The entertainment group behind girl band GNZ48 also said the troupe was ending its partnership with Pocari as it “opposes actions which affect peace and stability in the nation”.
Even Pizza Hut – a company that denied any association between its ad spend and the ongoing political situation – could suffer a backlash across the border, and not just against its restaurants. “Pizza Hut is operated by Jardine Matheson in Hong Kong. The company also owns Mandarin Oriental and Dairy Farm, which controls Mannings in China and 7-11 in Guangdong province.
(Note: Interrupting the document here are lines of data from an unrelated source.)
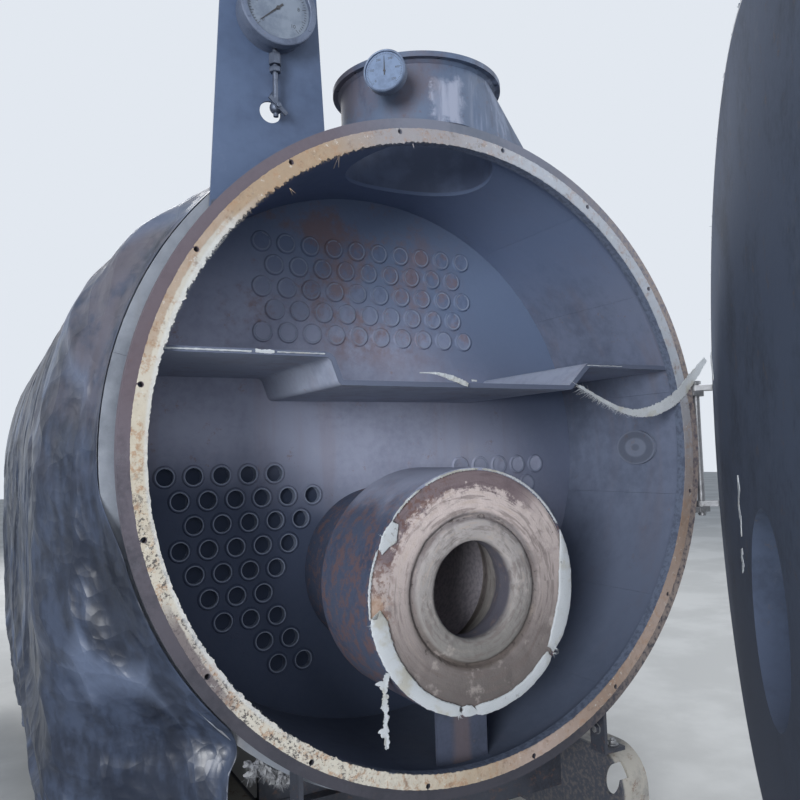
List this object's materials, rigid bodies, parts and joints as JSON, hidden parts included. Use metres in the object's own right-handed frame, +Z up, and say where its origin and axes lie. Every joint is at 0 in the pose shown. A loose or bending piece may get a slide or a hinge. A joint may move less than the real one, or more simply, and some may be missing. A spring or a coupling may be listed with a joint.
{
  "type": "gas-fired fire-tube boiler",
  "caption": "Horizontal three-pass fire-tube boiler on skids, front door standing open on its side hinge, with throat, tube sheet, flue stub, gauges and a loose cover sheet.",
  "frame": {"origin": "centre of the four anchor holes in the undersides of the skids, at floor level", "axes": "+X to the right seen from the front, +Y from the front ring to the rear cover, +Z up"},
  "size_m": [2.2008, 4.8278, 2.6],
  "materials": {
    "ring_steel": "rusty bare plate",
    "gasket_band": "old gasket band, stained",
    "soot_steel": "sooty plate",
    "tube_steel": "sooty tube ends",
    "refractory": "fired castable, stained",
    "white_rope": "woven fibre rope",
    "drum_steel": "scaled plate",
    "jacket_sheet": "dull sheet",
    "flue_steel": "rusty plate",
    "plate_paint": "blue-grey paint",
    "gauge_case": "dull case",
    "cock_brass": "tarnished",
    "skid_paint": "weathered paint",
    "hinge_steel": "worn steel",
    "door_paint": "weathered paint",
    "door_fill": "sooty insulation",
    "cover_film": "black plastic film"
  },
  "bodies": {
    "boiler": {"front_ring": "ring_steel", "ring_gasket": "gasket_band", "smokebox_shell": "soot_steel", "handhole_plate": "soot_steel", "handhole_yoke": "hinge_steel", "smokebox_baffle": "soot_steel", "front_tube_sheet": "soot_steel", "tubes_left": "tube_steel", "tubes_right": "tube_steel", "tubes_top": "tube_steel", "furnace_tube": "soot_steel", "throat_drum": "drum_steel", "throat_refractory": "refractory", "throat_rope": "white_rope", "throat_support": "drum_steel", "boiler_shell": "soot_steel", "rear_tube_sheet": "soot_steel", "rear_chamber_shell": "drum_steel", "rear_cover": "door_paint", "rear_port_cover": "door_paint", "jacket": "jacket_sheet", "jacket_bands": "jacket_sheet", "top_nozzles": "flue_steel", "flue_neck": "flue_steel", "flue_flange": "flue_steel", "flue_thermometer": "gauge_case", "gauge_plate": "plate_paint", "pressure_gauge": "gauge_case", "gauge_cock": "cock_brass", "skid_left": "skid_paint", "skid_right": "skid_paint", "cross_beams": "skid_paint", "saddle_front": "skid_paint", "saddle_rear": "skid_paint", "hinge_lugs": "hinge_steel", "hinge_pin": "hinge_steel", "cover_sheet": "cover_film", "torn_rope": "white_rope", "torn_strip": "white_rope", "front_brackets": "skid_paint"},
    "front_door": {"door_pan": "door_paint", "door_insulation": "door_fill", "burner_flange": "door_paint", "hinge_arms": "hinge_steel", "door_handle": "hinge_steel"}
  },
  "joints": [
    {"name": "door_hinge", "type": "hinge", "parent": "boiler", "child": "front_door", "pos_m": [0.988, -1.636, 1.27], "axis": [0, 0, 1], "range_deg": [-44.5, 70.5]}
  ]
}
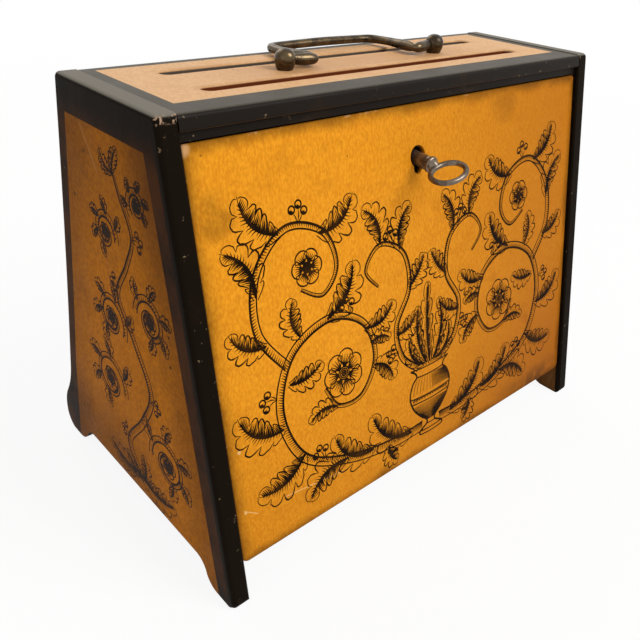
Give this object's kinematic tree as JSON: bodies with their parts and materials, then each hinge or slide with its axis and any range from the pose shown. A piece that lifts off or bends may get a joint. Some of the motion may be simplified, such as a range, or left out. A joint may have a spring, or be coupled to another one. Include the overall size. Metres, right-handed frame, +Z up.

Now I think we all know what to boycott next,” a netizen threatened.
Another firm that is feeling the fallout is Japanese fast food chain Yoshinoya, after some of its Hong Kong employees posted material on its Facebook account that punned in Cantonese against police activities.
Hop Hing, the company that owns the Hong Kong franchise for Yoshinoya, later removed the post from the brand’s social media page. Its chief executive, Marvin Hung, was also quoted as saying that the staff members responsible were fired. And he told Wen Wei Po, the pro-Beijing newspaper, that he fully supported the Hong Kong government in accordance with the law.
The sackings, however, prompted demonstrators to gather outside a Yoshinoya outlet in Hong Kong with anti-management placards.